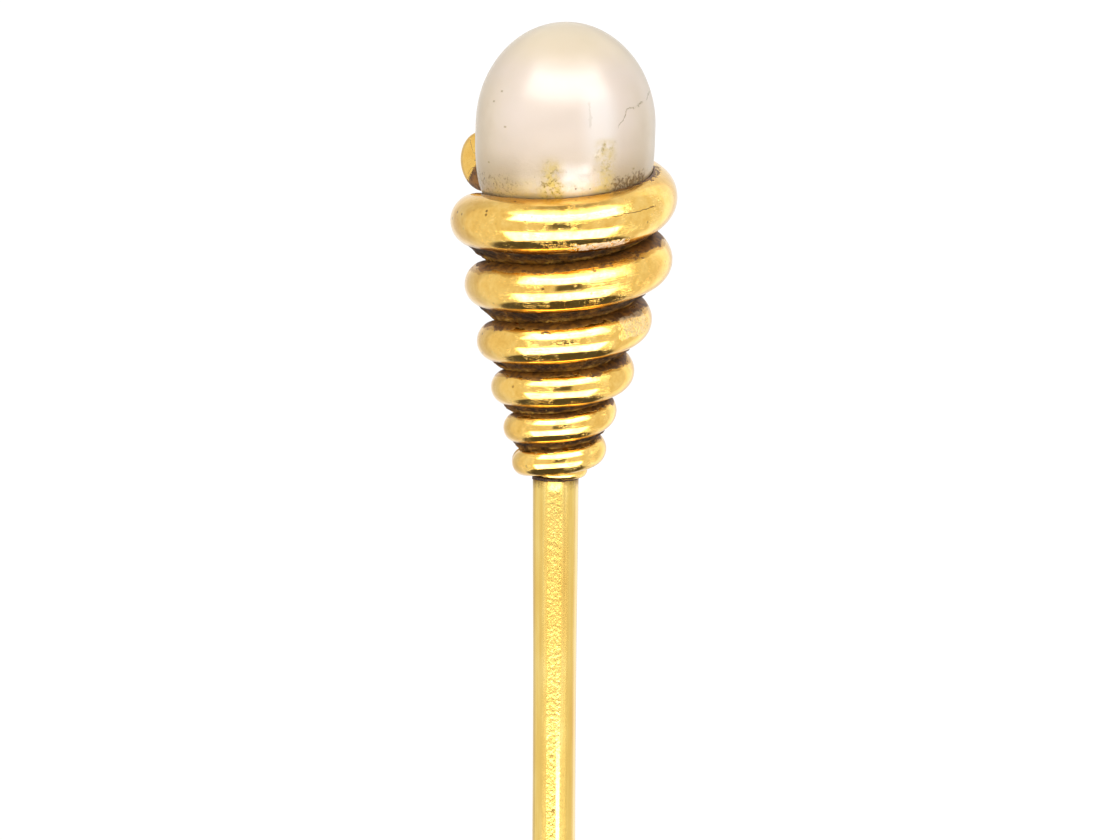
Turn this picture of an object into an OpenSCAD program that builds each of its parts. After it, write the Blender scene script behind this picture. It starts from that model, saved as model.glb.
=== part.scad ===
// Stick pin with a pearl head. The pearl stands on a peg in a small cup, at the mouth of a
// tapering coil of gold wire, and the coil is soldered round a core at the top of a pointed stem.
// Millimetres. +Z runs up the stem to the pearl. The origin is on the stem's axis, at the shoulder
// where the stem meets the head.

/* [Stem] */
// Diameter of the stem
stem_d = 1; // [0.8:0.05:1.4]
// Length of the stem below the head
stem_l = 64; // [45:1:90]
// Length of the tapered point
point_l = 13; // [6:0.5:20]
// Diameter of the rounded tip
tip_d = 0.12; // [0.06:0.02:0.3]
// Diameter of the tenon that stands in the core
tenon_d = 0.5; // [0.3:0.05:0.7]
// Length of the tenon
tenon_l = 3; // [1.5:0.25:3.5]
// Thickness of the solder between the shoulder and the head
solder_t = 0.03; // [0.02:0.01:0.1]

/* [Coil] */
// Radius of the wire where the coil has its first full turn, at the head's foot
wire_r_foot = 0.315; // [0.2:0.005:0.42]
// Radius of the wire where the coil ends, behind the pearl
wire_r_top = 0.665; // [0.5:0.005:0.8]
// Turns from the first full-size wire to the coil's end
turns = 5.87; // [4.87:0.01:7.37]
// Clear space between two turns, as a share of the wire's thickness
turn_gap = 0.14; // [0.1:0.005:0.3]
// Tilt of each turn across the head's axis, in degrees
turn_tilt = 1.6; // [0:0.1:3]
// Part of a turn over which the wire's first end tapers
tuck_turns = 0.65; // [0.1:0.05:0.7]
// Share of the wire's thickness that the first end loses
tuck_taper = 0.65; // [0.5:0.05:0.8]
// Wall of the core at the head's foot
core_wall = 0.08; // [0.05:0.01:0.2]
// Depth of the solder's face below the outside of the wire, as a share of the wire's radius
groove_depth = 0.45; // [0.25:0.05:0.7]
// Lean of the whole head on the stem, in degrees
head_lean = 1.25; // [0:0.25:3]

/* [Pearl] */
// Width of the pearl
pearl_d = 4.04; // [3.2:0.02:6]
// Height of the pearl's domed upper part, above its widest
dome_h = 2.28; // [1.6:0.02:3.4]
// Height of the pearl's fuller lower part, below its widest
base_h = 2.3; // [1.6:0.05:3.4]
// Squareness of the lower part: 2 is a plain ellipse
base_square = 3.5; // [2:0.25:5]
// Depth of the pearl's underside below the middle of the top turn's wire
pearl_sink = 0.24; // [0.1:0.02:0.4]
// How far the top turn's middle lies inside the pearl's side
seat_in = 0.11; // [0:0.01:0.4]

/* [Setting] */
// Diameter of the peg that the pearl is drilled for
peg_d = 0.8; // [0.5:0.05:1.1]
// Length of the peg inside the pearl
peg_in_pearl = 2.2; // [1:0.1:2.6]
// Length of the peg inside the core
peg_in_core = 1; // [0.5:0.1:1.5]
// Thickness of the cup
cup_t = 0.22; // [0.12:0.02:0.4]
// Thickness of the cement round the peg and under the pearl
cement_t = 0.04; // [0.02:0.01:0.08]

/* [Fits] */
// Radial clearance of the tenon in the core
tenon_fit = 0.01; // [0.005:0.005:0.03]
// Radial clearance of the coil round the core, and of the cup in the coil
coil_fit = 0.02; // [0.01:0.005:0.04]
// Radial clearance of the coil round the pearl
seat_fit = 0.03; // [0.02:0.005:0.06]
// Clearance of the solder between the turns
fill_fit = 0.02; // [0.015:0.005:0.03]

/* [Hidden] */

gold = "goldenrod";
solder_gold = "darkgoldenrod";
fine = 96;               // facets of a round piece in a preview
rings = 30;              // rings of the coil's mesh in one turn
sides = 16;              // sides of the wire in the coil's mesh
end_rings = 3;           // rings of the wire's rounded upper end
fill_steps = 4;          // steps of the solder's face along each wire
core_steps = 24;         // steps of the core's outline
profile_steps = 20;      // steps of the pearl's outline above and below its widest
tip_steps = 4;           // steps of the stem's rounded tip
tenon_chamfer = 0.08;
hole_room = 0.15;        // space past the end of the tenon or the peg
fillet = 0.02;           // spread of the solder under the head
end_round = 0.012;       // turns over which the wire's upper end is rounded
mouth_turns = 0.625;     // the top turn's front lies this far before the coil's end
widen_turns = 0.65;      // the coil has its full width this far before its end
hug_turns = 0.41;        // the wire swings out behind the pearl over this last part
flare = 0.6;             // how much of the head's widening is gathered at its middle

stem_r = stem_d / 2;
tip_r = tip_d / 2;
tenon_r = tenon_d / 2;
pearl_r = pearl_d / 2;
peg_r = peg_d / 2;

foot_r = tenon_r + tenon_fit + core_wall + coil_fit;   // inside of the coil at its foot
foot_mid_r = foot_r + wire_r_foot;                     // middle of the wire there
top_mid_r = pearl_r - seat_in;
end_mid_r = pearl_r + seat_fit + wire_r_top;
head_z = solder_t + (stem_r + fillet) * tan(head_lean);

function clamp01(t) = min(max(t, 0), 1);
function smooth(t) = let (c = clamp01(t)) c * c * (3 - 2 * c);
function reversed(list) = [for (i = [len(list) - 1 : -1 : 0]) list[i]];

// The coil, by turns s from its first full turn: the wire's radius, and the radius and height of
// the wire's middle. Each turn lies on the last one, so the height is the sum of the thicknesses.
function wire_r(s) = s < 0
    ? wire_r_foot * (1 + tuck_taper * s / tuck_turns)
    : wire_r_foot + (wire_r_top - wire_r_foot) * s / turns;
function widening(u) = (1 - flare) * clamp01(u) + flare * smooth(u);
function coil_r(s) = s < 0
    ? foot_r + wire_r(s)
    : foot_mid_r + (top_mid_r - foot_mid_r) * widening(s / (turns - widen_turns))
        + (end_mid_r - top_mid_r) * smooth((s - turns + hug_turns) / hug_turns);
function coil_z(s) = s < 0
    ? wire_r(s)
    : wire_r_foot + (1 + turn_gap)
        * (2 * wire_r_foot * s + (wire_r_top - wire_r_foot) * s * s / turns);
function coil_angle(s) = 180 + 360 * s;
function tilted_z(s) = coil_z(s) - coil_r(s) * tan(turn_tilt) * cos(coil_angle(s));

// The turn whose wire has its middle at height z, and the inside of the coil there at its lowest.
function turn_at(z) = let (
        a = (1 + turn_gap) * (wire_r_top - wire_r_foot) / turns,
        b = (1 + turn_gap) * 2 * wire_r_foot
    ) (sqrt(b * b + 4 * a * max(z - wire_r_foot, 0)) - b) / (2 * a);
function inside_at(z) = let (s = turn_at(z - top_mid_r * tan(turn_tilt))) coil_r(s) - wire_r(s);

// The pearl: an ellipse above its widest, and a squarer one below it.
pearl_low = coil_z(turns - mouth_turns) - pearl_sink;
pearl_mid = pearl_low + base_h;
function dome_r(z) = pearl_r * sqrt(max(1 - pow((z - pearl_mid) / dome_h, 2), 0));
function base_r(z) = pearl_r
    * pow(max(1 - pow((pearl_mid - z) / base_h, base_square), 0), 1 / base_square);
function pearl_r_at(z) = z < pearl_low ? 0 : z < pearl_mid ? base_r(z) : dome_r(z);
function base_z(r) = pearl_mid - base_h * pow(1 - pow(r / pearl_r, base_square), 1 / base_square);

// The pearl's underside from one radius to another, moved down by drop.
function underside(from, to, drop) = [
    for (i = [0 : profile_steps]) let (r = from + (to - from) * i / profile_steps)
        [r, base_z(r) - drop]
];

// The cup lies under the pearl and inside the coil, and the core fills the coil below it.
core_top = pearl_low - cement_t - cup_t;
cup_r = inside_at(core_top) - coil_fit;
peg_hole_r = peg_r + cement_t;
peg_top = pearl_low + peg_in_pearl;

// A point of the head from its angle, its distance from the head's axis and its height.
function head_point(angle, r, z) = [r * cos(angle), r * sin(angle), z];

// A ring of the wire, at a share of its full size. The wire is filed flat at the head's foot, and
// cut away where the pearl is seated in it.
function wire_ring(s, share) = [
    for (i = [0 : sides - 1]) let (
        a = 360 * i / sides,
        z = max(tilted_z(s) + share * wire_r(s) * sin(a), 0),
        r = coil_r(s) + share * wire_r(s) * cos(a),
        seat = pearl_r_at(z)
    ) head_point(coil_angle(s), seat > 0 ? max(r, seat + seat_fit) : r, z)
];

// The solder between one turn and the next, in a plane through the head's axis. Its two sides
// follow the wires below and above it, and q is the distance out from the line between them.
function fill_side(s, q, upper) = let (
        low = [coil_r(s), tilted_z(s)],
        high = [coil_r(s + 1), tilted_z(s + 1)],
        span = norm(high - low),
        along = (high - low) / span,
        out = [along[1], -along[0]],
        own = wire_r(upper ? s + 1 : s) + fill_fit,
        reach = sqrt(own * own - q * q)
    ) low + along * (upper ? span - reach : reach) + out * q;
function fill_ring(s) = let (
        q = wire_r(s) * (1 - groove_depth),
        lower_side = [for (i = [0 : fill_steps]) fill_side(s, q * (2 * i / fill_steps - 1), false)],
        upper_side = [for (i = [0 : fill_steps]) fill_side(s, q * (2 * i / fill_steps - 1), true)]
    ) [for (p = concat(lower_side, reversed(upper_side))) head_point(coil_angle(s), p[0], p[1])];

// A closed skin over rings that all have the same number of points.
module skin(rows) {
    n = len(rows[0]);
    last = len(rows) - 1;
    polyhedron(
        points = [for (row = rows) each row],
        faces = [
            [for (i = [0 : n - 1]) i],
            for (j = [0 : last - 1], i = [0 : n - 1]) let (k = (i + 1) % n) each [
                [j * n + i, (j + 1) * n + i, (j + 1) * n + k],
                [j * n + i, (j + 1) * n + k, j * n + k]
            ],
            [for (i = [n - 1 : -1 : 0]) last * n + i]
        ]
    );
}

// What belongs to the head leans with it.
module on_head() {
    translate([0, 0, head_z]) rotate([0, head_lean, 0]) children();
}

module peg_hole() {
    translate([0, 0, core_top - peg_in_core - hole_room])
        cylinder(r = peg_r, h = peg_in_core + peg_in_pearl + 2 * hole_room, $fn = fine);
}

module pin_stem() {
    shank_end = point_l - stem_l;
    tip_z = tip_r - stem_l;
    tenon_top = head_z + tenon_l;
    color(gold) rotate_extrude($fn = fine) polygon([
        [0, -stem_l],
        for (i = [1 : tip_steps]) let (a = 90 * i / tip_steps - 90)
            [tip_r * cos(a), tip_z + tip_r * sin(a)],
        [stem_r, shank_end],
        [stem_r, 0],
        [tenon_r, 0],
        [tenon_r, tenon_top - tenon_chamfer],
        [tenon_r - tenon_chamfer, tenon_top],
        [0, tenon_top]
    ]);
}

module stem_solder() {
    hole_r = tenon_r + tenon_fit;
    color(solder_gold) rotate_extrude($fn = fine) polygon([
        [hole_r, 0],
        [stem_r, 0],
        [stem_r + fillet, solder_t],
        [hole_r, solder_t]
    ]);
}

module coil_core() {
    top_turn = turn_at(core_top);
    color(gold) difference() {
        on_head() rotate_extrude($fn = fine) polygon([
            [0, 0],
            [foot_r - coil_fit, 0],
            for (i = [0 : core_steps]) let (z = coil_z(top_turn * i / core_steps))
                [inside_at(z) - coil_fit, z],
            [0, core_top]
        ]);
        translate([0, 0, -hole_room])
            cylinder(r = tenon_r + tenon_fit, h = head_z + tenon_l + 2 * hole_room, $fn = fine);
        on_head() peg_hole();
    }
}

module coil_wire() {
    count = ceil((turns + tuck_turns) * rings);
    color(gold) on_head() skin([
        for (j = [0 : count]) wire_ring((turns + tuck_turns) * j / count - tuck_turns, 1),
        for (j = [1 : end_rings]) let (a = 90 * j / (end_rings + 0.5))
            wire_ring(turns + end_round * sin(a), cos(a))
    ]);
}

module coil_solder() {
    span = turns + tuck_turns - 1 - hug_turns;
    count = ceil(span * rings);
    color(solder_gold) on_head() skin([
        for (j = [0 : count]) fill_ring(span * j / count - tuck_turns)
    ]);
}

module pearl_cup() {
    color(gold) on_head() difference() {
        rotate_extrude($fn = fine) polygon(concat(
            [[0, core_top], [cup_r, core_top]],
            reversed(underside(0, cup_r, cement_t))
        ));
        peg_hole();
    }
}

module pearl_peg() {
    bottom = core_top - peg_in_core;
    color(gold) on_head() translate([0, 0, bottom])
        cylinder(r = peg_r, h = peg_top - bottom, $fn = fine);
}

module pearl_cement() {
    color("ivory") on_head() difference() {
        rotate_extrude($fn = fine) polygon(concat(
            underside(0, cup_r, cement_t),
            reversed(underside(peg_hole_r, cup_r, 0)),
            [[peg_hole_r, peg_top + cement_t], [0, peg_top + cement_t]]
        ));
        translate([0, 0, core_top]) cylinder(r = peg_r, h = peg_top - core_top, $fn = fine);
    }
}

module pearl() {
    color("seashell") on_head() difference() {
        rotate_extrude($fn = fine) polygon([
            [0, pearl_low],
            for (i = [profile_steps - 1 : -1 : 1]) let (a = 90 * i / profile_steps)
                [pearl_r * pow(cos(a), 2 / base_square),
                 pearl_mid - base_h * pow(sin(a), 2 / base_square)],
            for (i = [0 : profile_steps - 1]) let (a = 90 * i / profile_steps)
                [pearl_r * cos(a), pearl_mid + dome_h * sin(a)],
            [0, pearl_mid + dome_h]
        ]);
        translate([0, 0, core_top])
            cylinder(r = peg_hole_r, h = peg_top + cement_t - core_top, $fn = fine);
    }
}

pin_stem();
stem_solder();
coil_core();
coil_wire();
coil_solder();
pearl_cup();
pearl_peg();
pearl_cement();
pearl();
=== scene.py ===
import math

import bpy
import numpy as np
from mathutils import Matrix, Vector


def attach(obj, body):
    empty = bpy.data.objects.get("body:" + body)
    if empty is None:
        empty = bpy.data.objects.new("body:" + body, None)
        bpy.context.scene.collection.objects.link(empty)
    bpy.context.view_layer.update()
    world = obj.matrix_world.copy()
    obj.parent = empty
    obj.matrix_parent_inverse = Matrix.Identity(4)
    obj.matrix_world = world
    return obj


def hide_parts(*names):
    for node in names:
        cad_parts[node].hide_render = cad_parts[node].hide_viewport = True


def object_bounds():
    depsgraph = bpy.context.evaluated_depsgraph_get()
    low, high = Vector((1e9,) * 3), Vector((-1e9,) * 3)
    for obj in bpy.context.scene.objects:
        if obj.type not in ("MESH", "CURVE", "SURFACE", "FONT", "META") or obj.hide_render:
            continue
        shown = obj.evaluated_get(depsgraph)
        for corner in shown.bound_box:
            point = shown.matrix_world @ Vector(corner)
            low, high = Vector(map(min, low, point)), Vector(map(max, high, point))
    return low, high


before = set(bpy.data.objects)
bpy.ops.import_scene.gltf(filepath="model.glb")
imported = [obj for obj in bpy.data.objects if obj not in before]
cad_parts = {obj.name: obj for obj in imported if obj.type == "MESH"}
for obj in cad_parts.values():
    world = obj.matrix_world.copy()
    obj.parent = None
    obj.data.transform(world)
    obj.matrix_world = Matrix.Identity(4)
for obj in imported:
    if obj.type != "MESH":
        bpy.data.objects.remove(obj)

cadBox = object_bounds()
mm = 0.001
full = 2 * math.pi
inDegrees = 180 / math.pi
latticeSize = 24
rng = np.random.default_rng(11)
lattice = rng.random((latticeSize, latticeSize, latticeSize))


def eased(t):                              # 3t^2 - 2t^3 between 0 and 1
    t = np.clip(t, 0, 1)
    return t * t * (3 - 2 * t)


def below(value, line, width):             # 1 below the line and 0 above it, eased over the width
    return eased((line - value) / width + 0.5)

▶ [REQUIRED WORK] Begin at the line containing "pin_stem();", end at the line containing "cad_parts[node].hide_render = cad_parts[node].hide_viewport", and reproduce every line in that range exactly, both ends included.

▶ [FULL ANSWER]
pin_stem();
stem_solder();
coil_core();
coil_wire();
coil_solder();
pearl_cup();
pearl_peg();
pearl_cement();
pearl();
=== scene.py ===
import math

import bpy
import numpy as np
from mathutils import Matrix, Vector


def attach(obj, body):
    empty = bpy.data.objects.get("body:" + body)
    if empty is None:
        empty = bpy.data.objects.new("body:" + body, None)
        bpy.context.scene.collection.objects.link(empty)
    bpy.context.view_layer.update()
    world = obj.matrix_world.copy()
    obj.parent = empty
    obj.matrix_parent_inverse = Matrix.Identity(4)
    obj.matrix_world = world
    return obj


def hide_parts(*names):
    for node in names:
        cad_parts[node].hide_render = cad_parts[node].hide_viewport = True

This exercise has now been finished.